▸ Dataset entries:
################
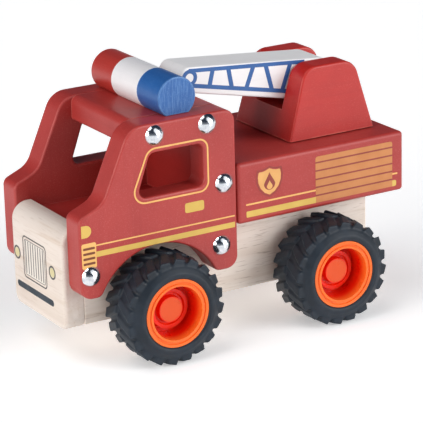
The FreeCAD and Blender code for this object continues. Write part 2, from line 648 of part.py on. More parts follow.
def tyre(label):
    """The carcass with two staggered rings of leaning lugs."""
    body = new_body(label)
    section = sketch_on(body, "XY_Plane", "section")
    outline(section, TYRE_SECTION)
    revolve(body, section)
    lugs = []
    rows = (("outer", TYRE_MIDDLE + " + lug_split", TYRE_OUT + " - lug_end", 0.0),
            ("inner", TYRE_MIDDLE + " - lug_split", TYRE_IN + " + lug_end", 180.0 / LUGS))
    for name, root, tip, turn in rows:
        near_end = lug_sketch(body, name + "_root", root, "0.001", TREAD + " - lug_root",
                              "tyre_rad", "lug_wide * 0.4", turn)
        far_end = lug_sketch(body, name + "_tip", tip, "lug_lean",
                             TREAD + " - lug_drop - wall_drop", "tyre_rad - lug_drop",
                             "lug_wide * 0.55", turn)
        lug = body.newObject("PartDesign::AdditiveLoft", body.Name + "_" + name)
        lug.Profile = near_end
        lug.Sections = [far_end]
        lug.Ruled = True
        doc.recompute()
        lugs.append(lug)
    round_about = body.newObject("PartDesign::PolarPattern", body.Name + "_lugs")
    round_about.Originals = lugs
    round_about.Axis = (origin_part(body, "Y_Axis"), [""])
    round_about.Angle = 360.0
    round_about.Occurrences = LUGS
    body.Tip = round_about
    doc.recompute()
    return body


for end, x in (("front", FRONT_AXLE), ("rear", REAR_AXLE)):
    reach = "( " + HUB_IN + " + axle_bite )"
    peg(end + "_axle", x, "- " + reach, "tyre_rad", "axle_rad", reach + " * 2", LEFT)
    for name, turn in (("left", None), ("right", ABOUT)):
        hub = new_body("hub_%s_%s" % (end, name))
        section = sketch_on(hub, "XY_Plane", "section")
        outline(section, HUB_SECTION)
        revolve(hub, section)
        place(hub, x, "0", "tyre_rad", turn)
        place(tyre("tyre_%s_%s" % (end, name)), x, "0", "tyre_rad", turn)

doc.recompute()
for thing in doc.Objects:
    if "Invalid" in thing.State or "Error" in thing.State:
        raise RuntimeError(thing.Label + " failed: " + str(thing.State))
os.makedirs("parts", exist_ok=True)
for piece in parts:
    shape = piece.Shape
    if shape.isNull() or not shape.isValid() or not shape.Solids:
        raise RuntimeError(piece.Label + ": bad shape")
for piece in parts:
    piece.Shape.exportStep("parts/" + piece.Label + ".step")
    print(piece.Label, len(piece.Shape.Solids), round(piece.Shape.Volume, 1))
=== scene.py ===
import math

import bmesh
import bpy
from mathutils import Matrix, Vector


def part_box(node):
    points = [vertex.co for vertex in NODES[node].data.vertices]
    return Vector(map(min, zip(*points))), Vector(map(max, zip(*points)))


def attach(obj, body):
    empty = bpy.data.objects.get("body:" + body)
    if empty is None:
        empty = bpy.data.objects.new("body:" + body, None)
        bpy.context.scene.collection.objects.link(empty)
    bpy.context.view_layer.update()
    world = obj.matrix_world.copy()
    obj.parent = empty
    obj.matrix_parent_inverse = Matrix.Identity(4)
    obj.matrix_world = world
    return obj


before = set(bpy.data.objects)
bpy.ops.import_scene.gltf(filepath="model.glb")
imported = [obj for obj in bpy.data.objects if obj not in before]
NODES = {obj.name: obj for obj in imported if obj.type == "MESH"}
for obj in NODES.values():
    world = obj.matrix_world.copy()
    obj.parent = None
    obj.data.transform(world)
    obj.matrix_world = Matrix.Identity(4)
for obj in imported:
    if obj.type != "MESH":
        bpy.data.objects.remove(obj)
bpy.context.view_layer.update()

MM = 0.001
SIDES = ("left", "right")
ENDS = ("front", "rear")
X, Y, Z = 0, 1, 2


def add_object(name, data):
    """A new object in the scene."""
    obj = bpy.data.objects.new(name, data)
    bpy.context.scene.collection.objects.link(obj)
    return obj


def box_high(node, axis):
    """The largest coordinate of a CAD node along an axis, in metres."""
    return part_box(node)[1][axis]


# ------------------------------------------------------------------ camera

# Angles in degrees, lens and sensor in millimetres, everything else in metres.
AZIMUTH, ELEVATION, ROLL = 149.554, 18.320, -1.577
LENS, SENSOR = 196.83, 36.0
DISTANCE = 1.12649
TARGET = Vector((-0.00443, 0.0, 0.05076))
CLIP_END = 50


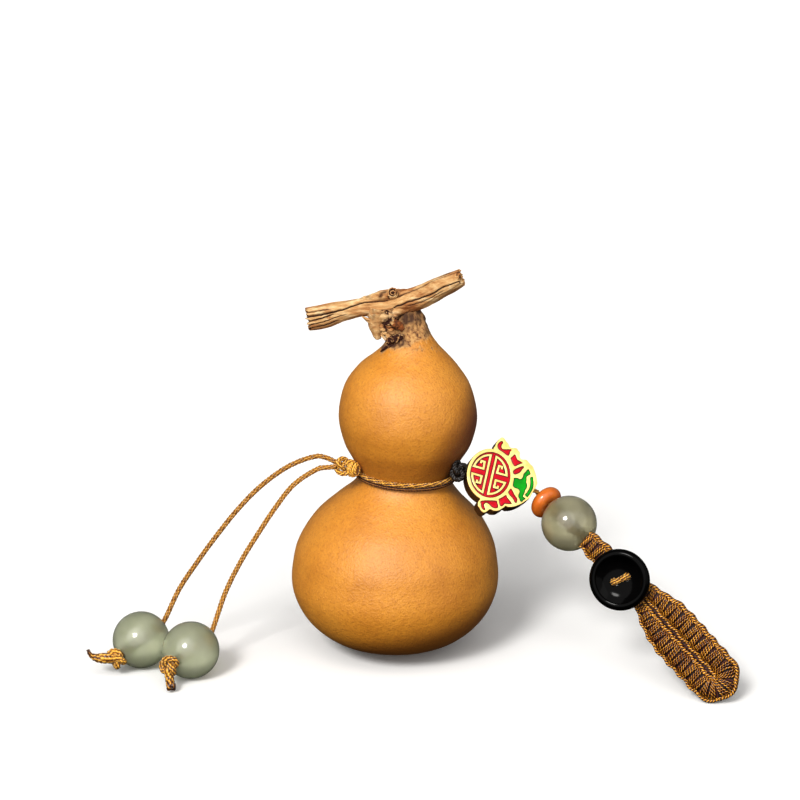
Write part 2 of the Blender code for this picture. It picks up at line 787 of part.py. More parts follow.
################
▸ TASK TO CARRY OUT: Exactly those lines that run from the line with "for thing in" through the line with "largest coordinate of" are to be reproduced; both end lines belong to the range.

▸ RESULT:
for thing in doc.Objects:
    if "Invalid" in thing.State or "Error" in thing.State:
        raise RuntimeError(thing.Label + " failed: " + str(thing.State))
os.makedirs("parts", exist_ok=True)
for piece in parts:
    shape = piece.Shape
    if shape.isNull() or not shape.isValid() or not shape.Solids:
        raise RuntimeError(piece.Label + ": bad shape")
for piece in parts:
    piece.Shape.exportStep("parts/" + piece.Label + ".step")
    print(piece.Label, len(piece.Shape.Solids), round(piece.Shape.Volume, 1))
=== scene.py ===
import math

import bmesh
import bpy
from mathutils import Matrix, Vector


def part_box(node):
    points = [vertex.co for vertex in NODES[node].data.vertices]
    return Vector(map(min, zip(*points))), Vector(map(max, zip(*points)))


def attach(obj, body):
    empty = bpy.data.objects.get("body:" + body)
    if empty is None:
        empty = bpy.data.objects.new("body:" + body, None)
        bpy.context.scene.collection.objects.link(empty)
    bpy.context.view_layer.update()
    world = obj.matrix_world.copy()
    obj.parent = empty
    obj.matrix_parent_inverse = Matrix.Identity(4)
    obj.matrix_world = world
    return obj


before = set(bpy.data.objects)
bpy.ops.import_scene.gltf(filepath="model.glb")
imported = [obj for obj in bpy.data.objects if obj not in before]
NODES = {obj.name: obj for obj in imported if obj.type == "MESH"}
for obj in NODES.values():
    world = obj.matrix_world.copy()
    obj.parent = None
    obj.data.transform(world)
    obj.matrix_world = Matrix.Identity(4)
for obj in imported:
    if obj.type != "MESH":
        bpy.data.objects.remove(obj)
bpy.context.view_layer.update()

MM = 0.001
SIDES = ("left", "right")
ENDS = ("front", "rear")
X, Y, Z = 0, 1, 2


def add_object(name, data):
    """A new object in the scene."""
    obj = bpy.data.objects.new(name, data)
    bpy.context.scene.collection.objects.link(obj)
    return obj


def box_high(node, axis):
    """The largest coordinate of a CAD node along an axis, in metres."""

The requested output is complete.